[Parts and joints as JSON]
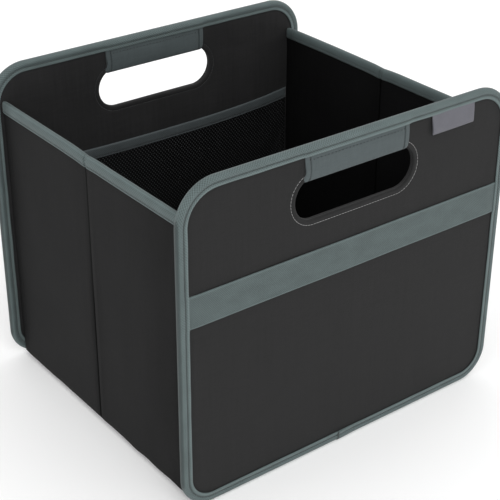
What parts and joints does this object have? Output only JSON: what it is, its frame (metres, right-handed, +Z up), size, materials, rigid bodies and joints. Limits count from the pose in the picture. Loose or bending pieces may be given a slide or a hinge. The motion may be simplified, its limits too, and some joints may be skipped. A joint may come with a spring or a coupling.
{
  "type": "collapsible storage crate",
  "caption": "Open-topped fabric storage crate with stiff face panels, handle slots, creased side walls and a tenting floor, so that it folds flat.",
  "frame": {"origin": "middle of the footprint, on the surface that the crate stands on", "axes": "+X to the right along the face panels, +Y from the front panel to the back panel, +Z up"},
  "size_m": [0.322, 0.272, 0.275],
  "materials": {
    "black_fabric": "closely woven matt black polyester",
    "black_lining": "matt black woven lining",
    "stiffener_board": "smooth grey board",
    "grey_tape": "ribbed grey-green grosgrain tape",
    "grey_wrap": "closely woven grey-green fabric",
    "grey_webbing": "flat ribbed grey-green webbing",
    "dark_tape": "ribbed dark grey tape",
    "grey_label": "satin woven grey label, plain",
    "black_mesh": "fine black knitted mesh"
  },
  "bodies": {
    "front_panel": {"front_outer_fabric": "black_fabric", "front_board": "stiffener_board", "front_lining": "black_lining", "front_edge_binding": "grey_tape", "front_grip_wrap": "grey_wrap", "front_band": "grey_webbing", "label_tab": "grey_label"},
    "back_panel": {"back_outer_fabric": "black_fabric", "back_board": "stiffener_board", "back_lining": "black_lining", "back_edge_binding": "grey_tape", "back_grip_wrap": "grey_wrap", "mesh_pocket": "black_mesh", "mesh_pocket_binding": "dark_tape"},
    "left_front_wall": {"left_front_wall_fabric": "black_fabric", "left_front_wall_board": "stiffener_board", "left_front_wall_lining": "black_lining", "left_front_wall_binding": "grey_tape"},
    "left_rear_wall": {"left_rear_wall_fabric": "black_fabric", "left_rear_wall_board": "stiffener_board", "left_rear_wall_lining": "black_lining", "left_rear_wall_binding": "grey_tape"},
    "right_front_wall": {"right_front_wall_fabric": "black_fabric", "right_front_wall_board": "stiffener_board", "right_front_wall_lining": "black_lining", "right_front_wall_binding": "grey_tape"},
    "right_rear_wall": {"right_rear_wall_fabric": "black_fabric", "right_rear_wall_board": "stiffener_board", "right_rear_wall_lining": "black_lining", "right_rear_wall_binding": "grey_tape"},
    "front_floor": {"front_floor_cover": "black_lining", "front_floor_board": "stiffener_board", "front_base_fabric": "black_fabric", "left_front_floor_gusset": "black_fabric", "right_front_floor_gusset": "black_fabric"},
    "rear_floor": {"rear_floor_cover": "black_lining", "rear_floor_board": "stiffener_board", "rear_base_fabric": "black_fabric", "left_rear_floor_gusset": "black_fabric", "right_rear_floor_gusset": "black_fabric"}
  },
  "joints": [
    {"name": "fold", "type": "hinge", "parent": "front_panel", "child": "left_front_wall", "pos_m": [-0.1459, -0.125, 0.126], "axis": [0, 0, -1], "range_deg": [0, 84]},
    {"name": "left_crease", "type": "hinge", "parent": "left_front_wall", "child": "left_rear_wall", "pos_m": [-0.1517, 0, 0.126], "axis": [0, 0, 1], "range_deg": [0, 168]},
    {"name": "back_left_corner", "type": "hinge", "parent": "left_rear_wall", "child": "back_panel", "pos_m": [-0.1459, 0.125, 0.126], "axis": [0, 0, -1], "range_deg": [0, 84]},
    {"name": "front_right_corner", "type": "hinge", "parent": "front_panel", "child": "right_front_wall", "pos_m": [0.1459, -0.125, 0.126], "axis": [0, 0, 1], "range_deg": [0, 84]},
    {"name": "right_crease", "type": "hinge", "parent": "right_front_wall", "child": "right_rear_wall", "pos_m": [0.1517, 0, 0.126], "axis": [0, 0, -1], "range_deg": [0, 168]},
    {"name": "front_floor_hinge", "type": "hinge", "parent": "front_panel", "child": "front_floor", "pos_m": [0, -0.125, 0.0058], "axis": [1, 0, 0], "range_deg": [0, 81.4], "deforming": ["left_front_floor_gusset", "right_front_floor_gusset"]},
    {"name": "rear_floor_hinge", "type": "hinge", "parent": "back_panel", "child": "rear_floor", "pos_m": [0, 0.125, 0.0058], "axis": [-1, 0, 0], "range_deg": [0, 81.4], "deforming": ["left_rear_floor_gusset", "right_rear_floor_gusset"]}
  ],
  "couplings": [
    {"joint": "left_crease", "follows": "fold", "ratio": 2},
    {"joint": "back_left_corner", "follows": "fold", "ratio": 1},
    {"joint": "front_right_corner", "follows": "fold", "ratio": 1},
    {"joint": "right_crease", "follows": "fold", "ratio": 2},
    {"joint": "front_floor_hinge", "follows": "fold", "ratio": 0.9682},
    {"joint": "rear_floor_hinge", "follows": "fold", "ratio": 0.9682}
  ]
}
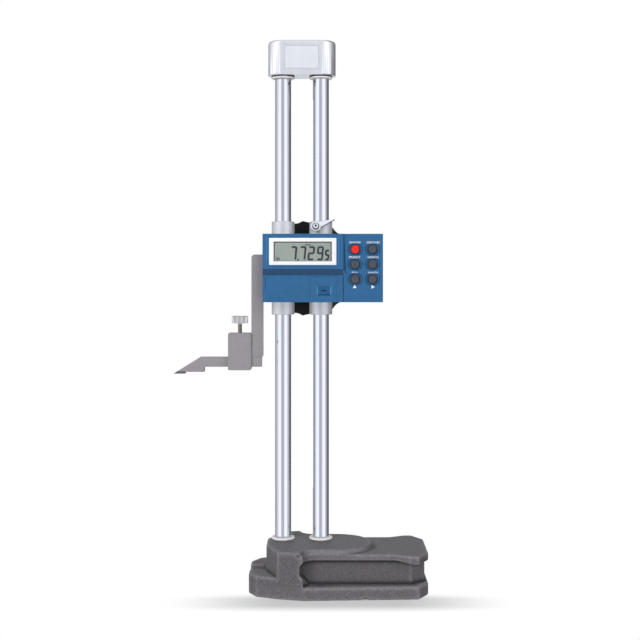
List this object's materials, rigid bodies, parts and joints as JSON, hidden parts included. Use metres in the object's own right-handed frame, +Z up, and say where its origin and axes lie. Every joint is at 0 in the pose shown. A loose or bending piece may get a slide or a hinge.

Directions
Count the lines of the material that include the word "from", then state only the total.

Solution to the problem
2